EXERCISE MATERIAL:

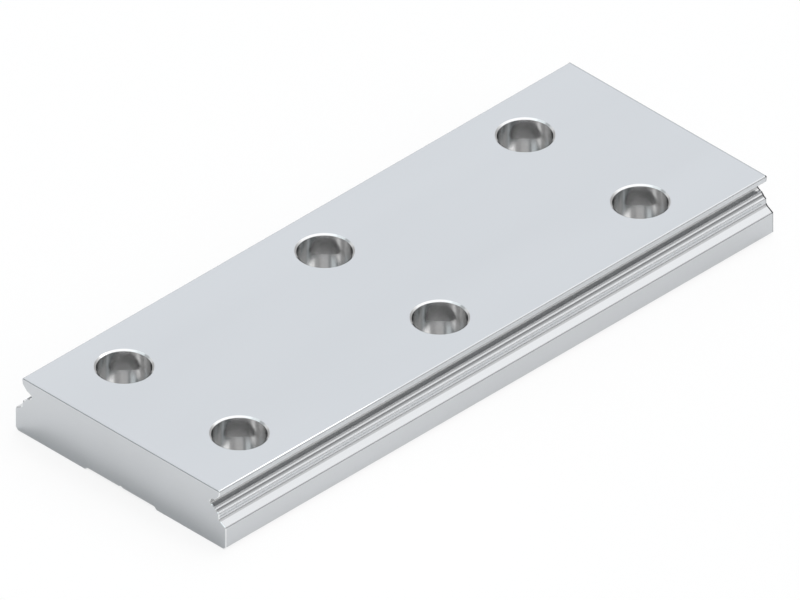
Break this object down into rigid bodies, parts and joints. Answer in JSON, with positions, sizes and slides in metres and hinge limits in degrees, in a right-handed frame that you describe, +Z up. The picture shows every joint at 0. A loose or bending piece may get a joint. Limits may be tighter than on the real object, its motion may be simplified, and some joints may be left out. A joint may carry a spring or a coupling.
{
  "type": "miniature linear guide rail",
  "caption": "Wide, low linear guide rail of ground steel, with a ball raceway along each side and two rows of counterbored screw holes through its top.",
  "frame": {"origin": "middle of the underside", "axes": "+X along the rail, towards the end that is farther from its last screw holes; +Y across it; +Z up"},
  "size_m": [0.1094, 0.042, 0.0095],
  "materials": {
    "ground_steel": "profile-ground bearing steel, fine marks along its length"
  },
  "bodies": {
    "root": {"guide_rail": "ground_steel"}
  },
  "joints": []
}
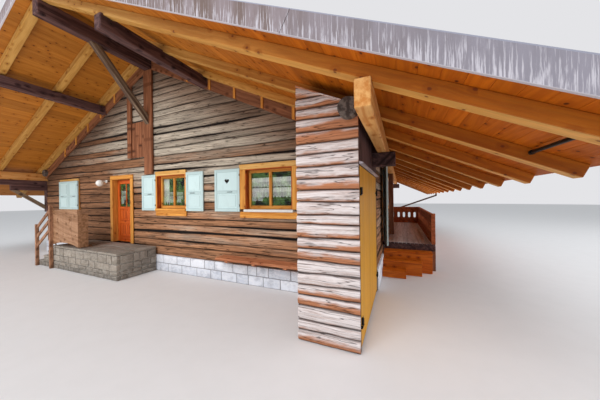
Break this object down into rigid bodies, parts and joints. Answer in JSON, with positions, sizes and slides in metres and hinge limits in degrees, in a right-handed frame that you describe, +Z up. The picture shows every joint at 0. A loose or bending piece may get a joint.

WHAT IS EXPECTED: Write out every entry above, word for word.

EXERCISE OUTPUT:
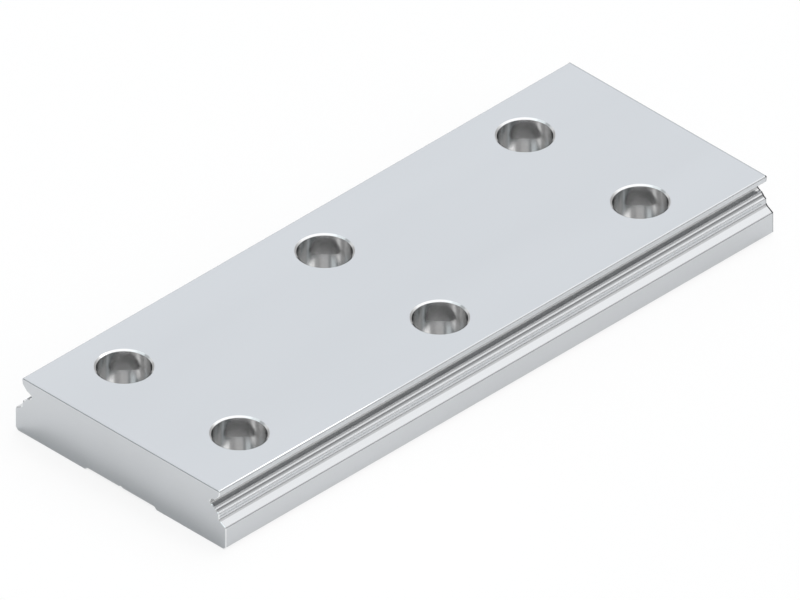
Break this object down into rigid bodies, parts and joints. Answer in JSON, with positions, sizes and slides in metres and hinge limits in degrees, in a right-handed frame that you describe, +Z up. The picture shows every joint at 0. A loose or bending piece may get a joint. Limits may be tighter than on the real object, its motion may be simplified, and some joints may be left out. A joint may carry a spring or a coupling.
{
  "type": "miniature linear guide rail",
  "caption": "Wide, low linear guide rail of ground steel, with a ball raceway along each side and two rows of counterbored screw holes through its top.",
  "frame": {"origin": "middle of the underside", "axes": "+X along the rail, towards the end that is farther from its last screw holes; +Y across it; +Z up"},
  "size_m": [0.1094, 0.042, 0.0095],
  "materials": {
    "ground_steel": "profile-ground bearing steel, fine marks along its length"
  },
  "bodies": {
    "root": {"guide_rail": "ground_steel"}
  },
  "joints": []
}
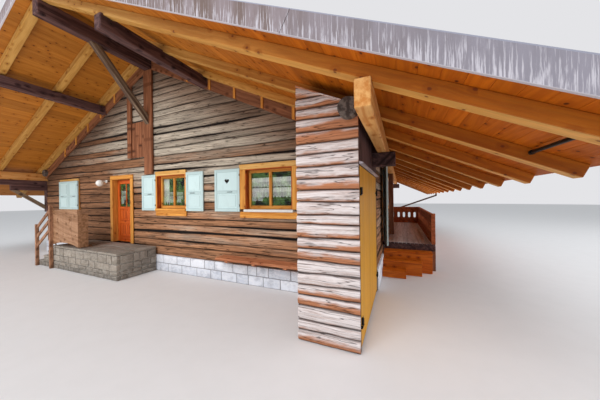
Break this object down into rigid bodies, parts and joints. Answer in JSON, with positions, sizes and slides in metres and hinge limits in degrees, in a right-handed frame that you describe, +Z up. The picture shows every joint at 0. A loose or bending piece may get a joint.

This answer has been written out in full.